Behind The Story season two has been pretty lit

TV Review

Show: Behind the Story 

Channe: MTV Base (DStv 322)

When: Wednesday, 21:00

Rating: 4 stars

The second season of MTV Base’s Behind the Story is in full swing, and things are going well, with a controversial and spicy host for a controversial show. Pearl Thusi has taken over from Sizwe Dhlomo, and seems to be the perfect fit.

So far, Thusi has sat down with the likes of Zodwa Wabantu, Lerato Kganyago, Majota “Phat Joe” Kambule, Somizi Mhlongo, Molemo “Jub Jub” Maarohanye and her bestie, Ntombezinhle “DJ Zinhle” Jiyane.

The season began with Zodwa, the people’s dancer and all-round bizarre character, in the spotlight. I cringed at first at what would become of the interview, as Zodwa can be trusted to say the most outrageous and incoherent things. They discussed her former career as a debt collector and spoke about her clothes. Zodwa said that she briefed her designers to create sexy dresses and said that many people had called her ugly, so, to compensate, she dressed her body well.

It got wilder when Zodwa told Pearl that she didn’t wear underwear – even during 'that' time of the month.

But Zodwa, much to my surprise, was afforded an opportunity to be vulnerable and honest during the show. She broke down in tears while discussing her relationship with her late mom, who died when she was 11.

“My mom was a beautiful woman, I take after her body shape, she raised me so well. The love and realness she instils, this is in me.”

She also recounted how she was treated by extended family members while she was growing up, and said these experiences were the building blocks that created the hustler and carefree spirit we all know her as today.

While she said she’d be retiring next year and limit her services as Zodwa Wabantu to private bookings, she said she had no regrets about her life or brand, but wouldn’t advise anyone to follow her path.

Episode two saw former Beyonce of Fly Chix girls dancing and singing group, Denise Zimba, who in her own right owns the throne for queen of spice.

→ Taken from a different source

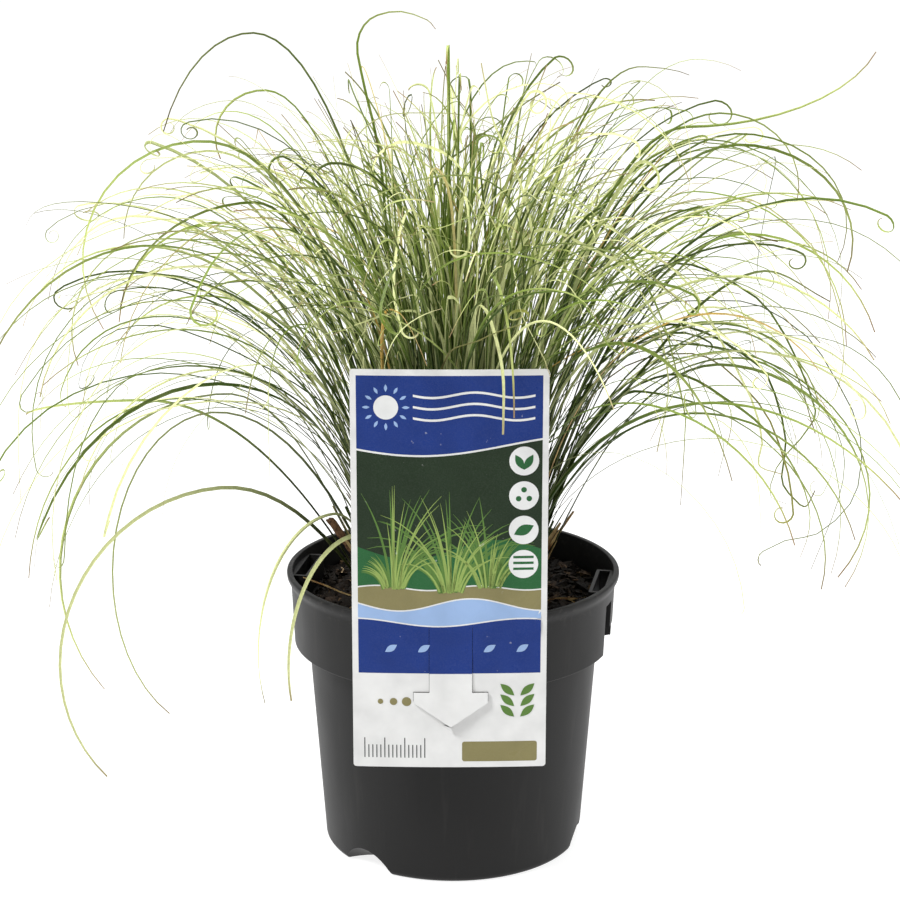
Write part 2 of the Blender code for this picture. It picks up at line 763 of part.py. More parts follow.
def make_label(parts, guides):
    """The label: a card with a die-cut tab, and a strip over the rim into the front pocket."""
    back = CARD_FRONT + CARD_THICKNESS
    tab = upright(outline_solid("tab", arrow_outline(0.0), CARD_FRONT - 0.002, back + 0.002, guides))
    tab = as_cutter(freeze(tab))
    slit = upright(outline_solid("slit", arrow_outline(DIE_CUT), CARD_FRONT - 0.001, back + 0.001, guides))
    slit = as_cutter(freeze(slit))
    boolean(slit, "DIFFERENCE", tab)

    fold = POT_HEIGHT + GAP
    half = CARD_THICKNESS / 2
    strip_points = [
        (back - half, fold), (STRIP_PLACE - half, fold), (STRIP_PLACE - half, STRIP_FOOT),
        (STRIP_PLACE + half, STRIP_FOOT), (STRIP_PLACE + half, fold + CARD_THICKNESS),
        (back - half, fold + CARD_THICKNESS)]
    strip = outline_solid("strip", strip_points, STRIP_CENTRE - STRIP_HALF_WIDTH,
                          STRIP_CENTRE + STRIP_HALF_WIDTH, guides)
    strip.rotation_euler = (math.pi / 2, 0.0, math.pi / 2)
    strip.location = (STRIP_CENTRE, 0.0, 0.0)
    strip = as_cutter(freeze(strip))

    card = freeze(upright(outline_solid("label", rounded_card(), CARD_FRONT, back, parts)))
    boolean(card, "DIFFERENCE", slit)
    boolean(card, "UNION", strip)
    card.data.materials.append(principled("label card", CARD_COLOUR, 0.35))
    return card


def shade_round(thing):
    """Shade a round piece smooth, with its edges kept sharp."""
    thing.data.shade_smooth()
    thing.data.set_sharp_from_angle(angle=math.radians(35))


def main():
    """Build every piece of the plant and its pot."""
    clear_scene()
    parts = new_collection("potted sedge")
    guides = new_collection("guides")
    pot = make_pot(parts, guides)
    shade_round(pot)
    make_mix(parts)
    make_label(parts, guides)
    leaf_materials = [principled(f"leaf {order + 1}", colour, 0.45)
                      for order, colour in enumerate(LEAF_COLOURS)]
    for index in range(TUFTS):
        shade_round(make_tuft(index, parts, leaf_materials[index % len(leaf_materials)]))


main()
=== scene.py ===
"""The looks of a potted sedge: a clump of hair-fine arching leaves in a round nursery pot.

Metres, +Z up, in the CAD model's frame: the origin is the centre of the pot's underside, and the label
is on the -Y side. An azimuth is in degrees round +Z, from 0 at +X to 90 at +Y.
"""

import json
import logging
import math
import random
from contextlib import contextmanager
from dataclasses import dataclass
from enum import Enum
from typing import Callable, Iterable, Iterator, NamedTuple

import bmesh
import bpy
from mathutils import Matrix, Quaternion, Vector, kdtree, noise

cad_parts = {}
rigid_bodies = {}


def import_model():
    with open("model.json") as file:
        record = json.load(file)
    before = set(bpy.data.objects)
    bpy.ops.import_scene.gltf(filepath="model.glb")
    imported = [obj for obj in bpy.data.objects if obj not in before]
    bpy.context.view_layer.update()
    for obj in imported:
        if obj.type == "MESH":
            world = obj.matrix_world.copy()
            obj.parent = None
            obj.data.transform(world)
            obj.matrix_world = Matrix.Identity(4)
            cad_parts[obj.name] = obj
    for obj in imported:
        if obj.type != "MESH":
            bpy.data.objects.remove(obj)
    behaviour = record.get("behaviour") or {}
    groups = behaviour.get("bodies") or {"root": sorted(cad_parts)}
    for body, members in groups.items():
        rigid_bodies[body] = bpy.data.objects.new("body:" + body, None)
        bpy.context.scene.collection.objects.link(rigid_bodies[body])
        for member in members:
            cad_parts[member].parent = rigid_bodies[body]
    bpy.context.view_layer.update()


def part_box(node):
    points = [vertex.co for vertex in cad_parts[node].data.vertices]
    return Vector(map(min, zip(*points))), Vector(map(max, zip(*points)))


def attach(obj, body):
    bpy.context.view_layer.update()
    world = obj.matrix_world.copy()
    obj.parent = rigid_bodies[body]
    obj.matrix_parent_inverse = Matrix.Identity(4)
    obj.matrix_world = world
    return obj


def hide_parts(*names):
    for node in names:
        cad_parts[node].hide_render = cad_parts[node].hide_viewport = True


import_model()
LOG = logging.getLogger("potted sedge")

Thing = bpy.types.Object
Shape = bmesh.types.BMesh
Socket = bpy.types.NodeSocket
Finish = bpy.types.Material
Colour = tuple[float, float, float]
Place = tuple[float, float, float]
Range = tuple[float, float]
Spot = tuple[float, float]
Outline = list[Spot]
Edge = Callable[[float], float]

GAP = 0.0003
WELD = 0.00001
FINE_WELD = 0.000001
SEED = 41
POT_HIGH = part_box("pot")[1]
CARD_LOW, CARD_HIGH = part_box("label")
RIM = POT_HIGH.z
LIP_RADIUS = POT_HIGH.x


def blend(start: float, end: float, share: float) -> float:
    """The value that lies at share of the way from start to end."""
    return start + (end - start) * share


def round_z(azimuth: float, radius: float, height: float) -> Vector:
    """A point by its azimuth in degrees, its radius and its height."""
    turn = math.radians(azimuth)
    return Vector((radius * math.cos(turn), radius * math.sin(turn), height))


def angle_between(first: float, second: float) -> float:
    """The signed turn in degrees from the second azimuth to the first, within half a circle."""
    return (first - second + 180) % 360 - 180


# Meshes


def add_object(name: str, data: bpy.types.ID) -> Thing:
    """Put a mesh, a curve, a lamp or a camera in an object of the scene, at the origin."""
    thing = bpy.data.objects.new(name, data)
    bpy.context.scene.collection.objects.link(thing)
    return thing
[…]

The show began with Pearl asking why Denise  had been quoted saying the most bizarre things about her colleagues, including Top Billing Presenter and model Ayanda Thabethe. Denise, in her frank nature, owned up to having implied that Thabethe has more modeling talent than TV, but cleared the air, saying “All I’m just saying is people have different talents and where I highlighted her talents is that she should be the Naomi Campbell of our South Africa”. Denise added that she never got an opportunity to clear the air with Thabethe in person, and that the media and journalists misrepresented her remarks.

Denise discussed the evolution of her brand, her struggles in the industry with producers making unwanted advances at her and the ill treatment after she declined them. She discusses the importance of nurturing her character and says her beauty isn’t the priority, rather her talent and character. The episode was very genuine, honest and light hearted, with frankness from both stars.

Molemo “Jub Jub” Maarohanye was the guest in episode five. As many know, he was released on parole last year after he was sentenced to 10 years in prison for murder after hitting pupils with his car in 2010, killing four of them and leaving two others brain damaged.

The rapper reflected on the car accident and spoke about life behind bars. He also discussed the controversy around his mom, who was once reportedly selling orphans, saying she is doing charity work, but has moved into other avenues. He said that his family would always be surrounded by controversy.

Jub Jub also discussed his relationship with his child’s mother, singer Kelly Khumalo, who he claims refuses to let him see his child.

The interview got heated when Pearl mentioned her friendship with Kelly and her hope that one day Jub Jub and Kelly could sing together. Jub Jub reacted badly, and he called for the interview to end. Pearl managed to calm him down, reminding him of the power of forgiveness. He ends the interview with his personal recommendations of how better prisons can help rehabilitate convicts and said: “We’re not animals, we’re human beings.”

Behind the Story’s second season is proving to be an honest, authentic and frank platform for guests. Pearl and her guests give the viewers a humane experience of what it really means to be a celebrity, and reflect on how, behind the glitz and glam, uneasy lies the head that wears a crown.